The key elements of this learning task were that it was complex enough so that no student knew how to solve it at the beginning, and I didn’t teach it to them first. That created the conditions for higher order thinking and disciplinary practices more aligned with what the students might ultimately be faced with if they pursue math-oriented professions. It’s not necessarily a matter of prioritizing higher order thinking over the subject content, but how the thinking practices enhance the deep and critical learning of the subject matter.  

Disciplinary Learning is not training students to be mathematicians, scientists, or writers. It is teaching them to be profound thinkers. I believe that when we take this approach, both students and teachers will feel their experiences in the classroom to be more transformative and rewarding.

The good news for teachers who want to move in this direction is that there are already several curricular sources with well defined higher order thinking standards including the College Board and the Common Core. In these resources, one might find that teachers are tasked with challenging students to “make sense of problems and persevere in solving them” or “construct viable arguments and critique the reasoning of others” or “attend to precision.” The reality is that most teachers over the past 70 years would say that these thinking skills are important for learning the subject matter in a deep and meaningful way. The difference is that now these thinking practices are explicitly defined and made central to the tasks of teaching and learning.

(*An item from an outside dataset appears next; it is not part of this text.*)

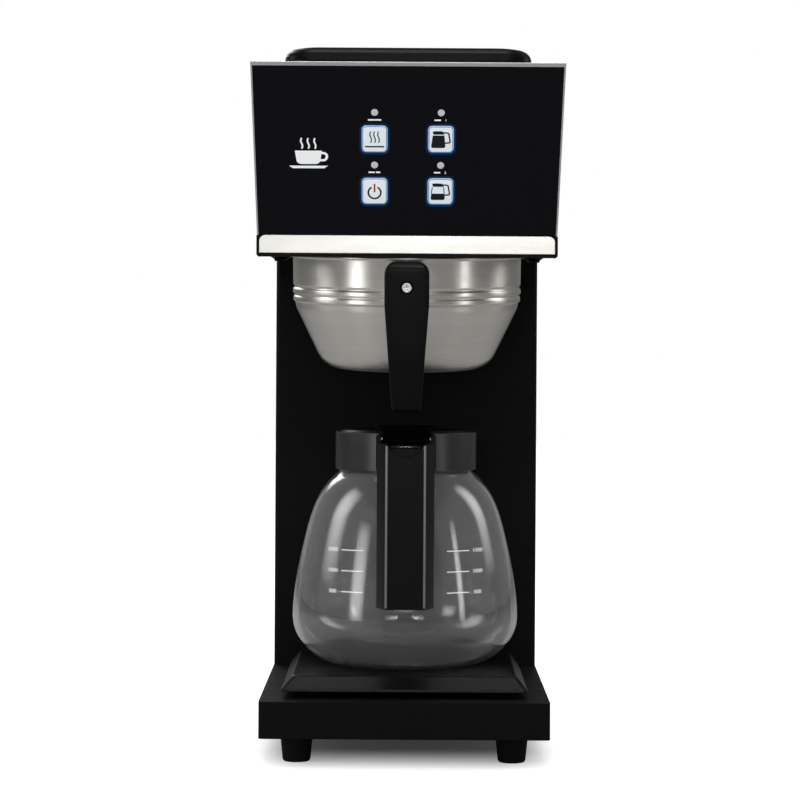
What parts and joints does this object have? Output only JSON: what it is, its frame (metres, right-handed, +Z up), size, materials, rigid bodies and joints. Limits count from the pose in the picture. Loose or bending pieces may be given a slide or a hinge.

If we approach our subject areas as teachers with the primary goal of supporting our students to develop higher order thinking practices, then we will be able to authenticate our students’ learning experience while ensuring that they master the individual techniques inherent to our subject areas. Disciplinary Learning is not training students to be mathematicians, scientists, or writers. It is teaching them to be profound thinkers. I believe that when we take this approach, both students and teachers will feel their experiences in the classroom to be more transformative and rewarding.